Note that because of the way monsters are plotted on a power level, you're sometimes going to have to convert a Basic or AD&D monster to its 5e equivalent, check the CR, and convert back here. Not altogether onerous, but some of the 20-25HD monsters in Veins of the Earth and Frostbitten & Mutilated become mathematically impossible to hit if you take their HD values straight. To keep up with the fact that converting monsters reduces their HP but Warriors in my games tend to output a fairbit more damage than they do in other OSR-type games, I use a d12 for HD, or d20 for huge or larger type creatures.

I'm doing away with the HD to damage table, keeping track of all the variable dice types is too finnicky. Base d8 (d6 for 1/2 HD creatures)+HD for damage now, adjust as needed for different monster/attack types but that's the baseline damage to grade monsters around.

Big scary monsters might need multiple attacks and multiple action types, or lots of adds to be a credible threat, since action economy basically works against monsters so that what was meant to be a threat becomes a toothless joke (see my 7 HD swamp thing above). However that's also another way to add granularity in the power curve: more powerful monsters have more powerful abilities.

2) Armour now functions as both Armour Points and a bonus to your defense, equal to half your current armour points (so a PC with plate + small shield gets a +5 bonus to their STR or DEX tests to defend against monsters). This means I can actually emulate monster AC from other systems by converting it to the relevant armour types (i.e. AC 20 = plate + small shield) and also means that monsters having armour points actually means something rather than just extra hit points, since getting through it's armour points will progressively make the monster easier to hit (and consequently, PCs get easier to hit as they take damage as well). For monsters this is cumulative with the Powerful Opponents rule, so high HD opponents are truly intimidating and difficult to hit, whereas even low level opponents never become guaranteed hits.

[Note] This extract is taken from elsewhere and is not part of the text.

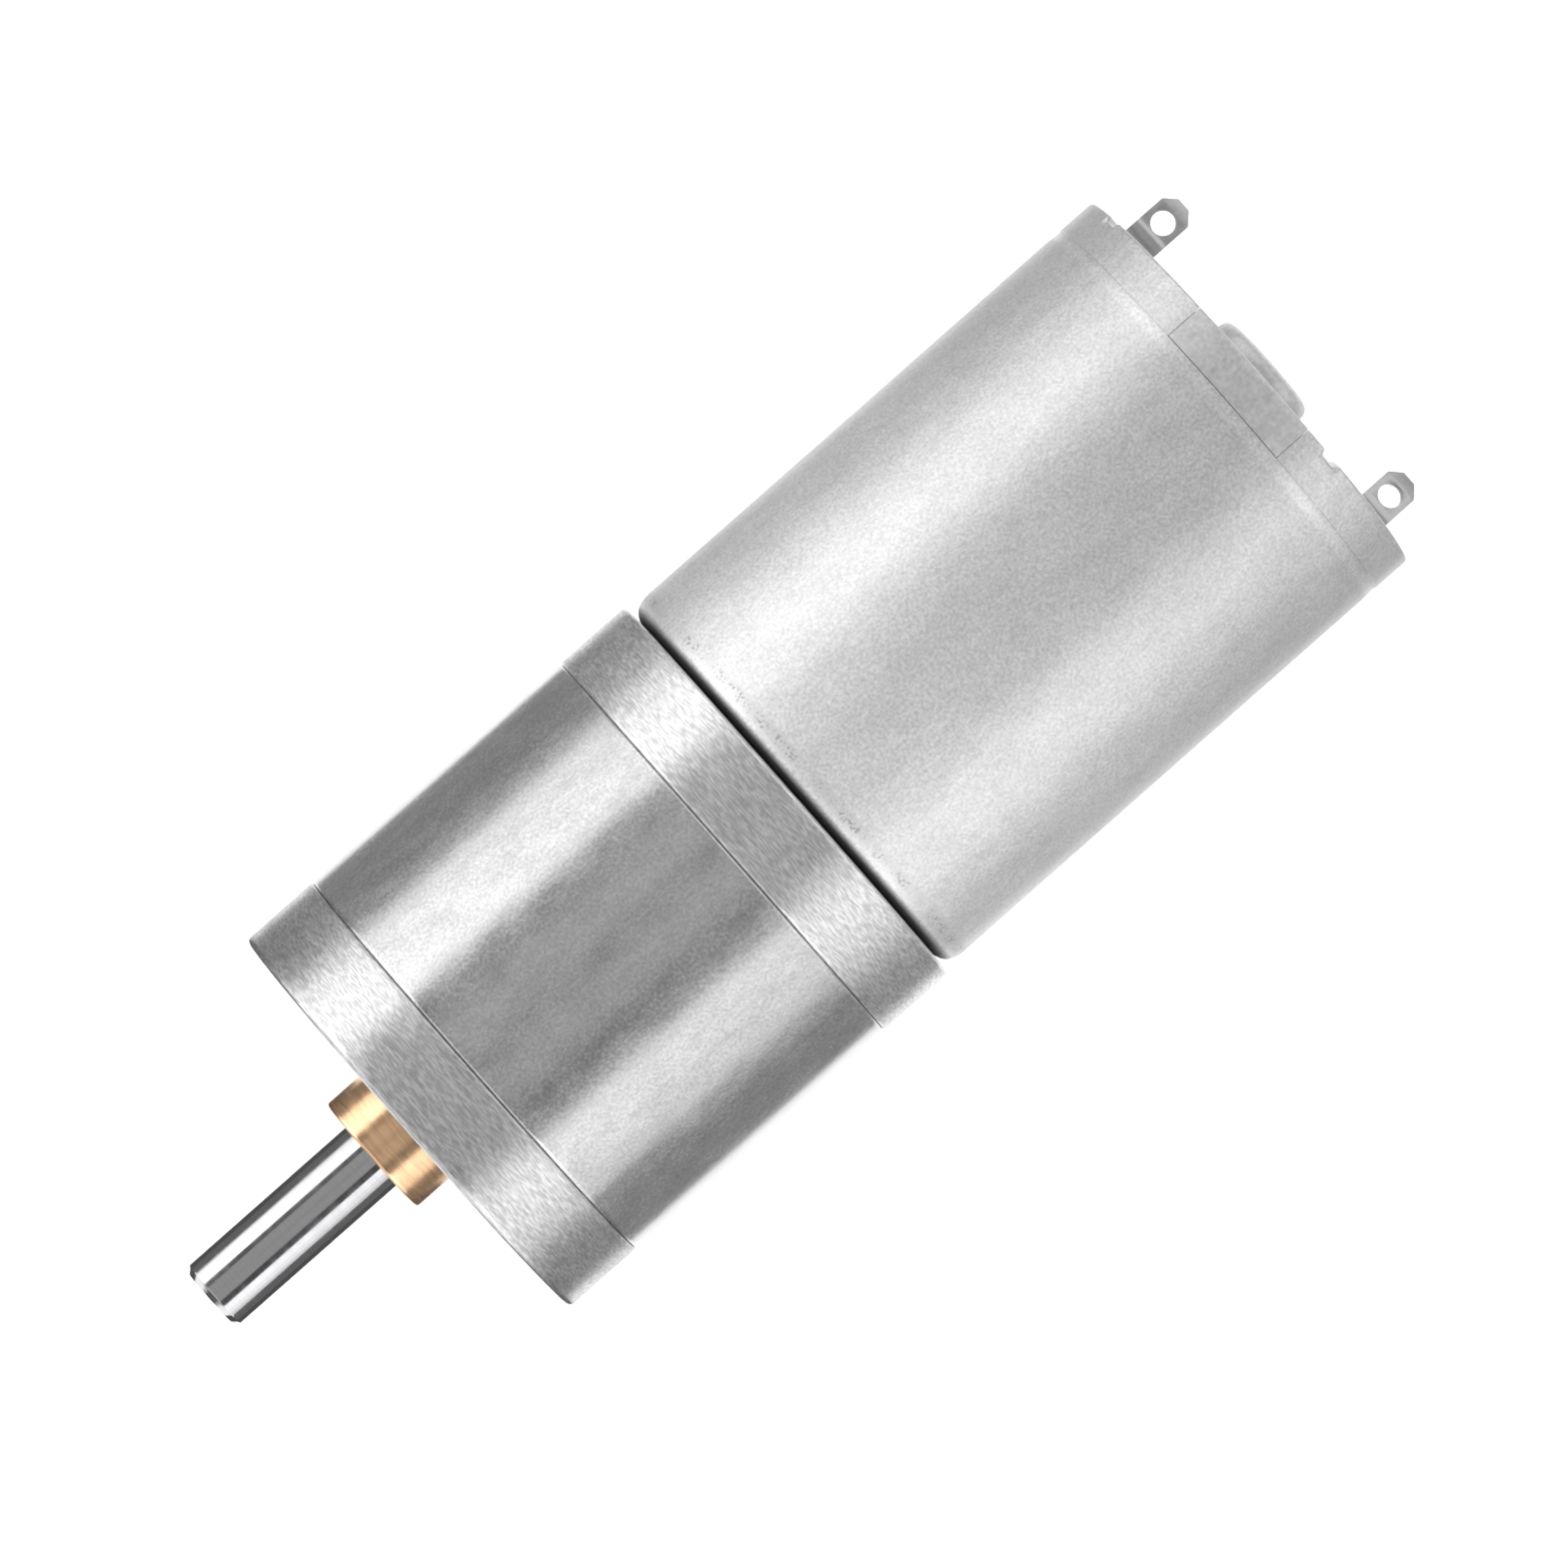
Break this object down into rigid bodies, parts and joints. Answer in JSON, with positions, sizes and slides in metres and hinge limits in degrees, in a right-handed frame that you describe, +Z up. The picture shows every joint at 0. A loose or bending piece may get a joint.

3) I took the Blood rule form the SS&SS Addendum, which makes it so that a character's HP is equal to their Constitution score. This felt like the final piece of the puzzle for monster design for me. No, it doesn't directly relate to monster design, but the corollary of monster design is always PC design and PC capabilities, and the two need to scale and balance to each other. This hits the exact sweet spot of how I want the PCs to feel, very much like glass cannons; with the expanded abilities I had given classes and traditional HP they felt overtuned, but this way a few good hits will put them down. It makes them a bit more resilient at first level, but increasingly more vulnerable as they face more powerful threats, which is exactly how I like it. Now instead of high HD monsters having to get a crazy number of attacks and abilities in order to keep up with PCs with bloated HP totals (as I was talking about at the end of point 1), now just a breath attack from a dragon (again, always my baseline) will do in even a cadre of high level players. Looking from the other end, a single goblin probably won't kill all but the flimsiest of PCs in one hit, but will do significant damage, and a group of them becomes a real threat.

Also, when you only have maybe 12 or 13 HP total, suddenly even the 2 Armour Points from a Gambeson seems very appealing, whereas before Armour was more of an afterthought at real levels, here it's the difference between life and death.

Also also actually makes Constitution modify Hit Point total, which was something lost in the transition from ability scores-as-modifiers to ability scores-as-target numbers that this new wave of roll under OSR games made.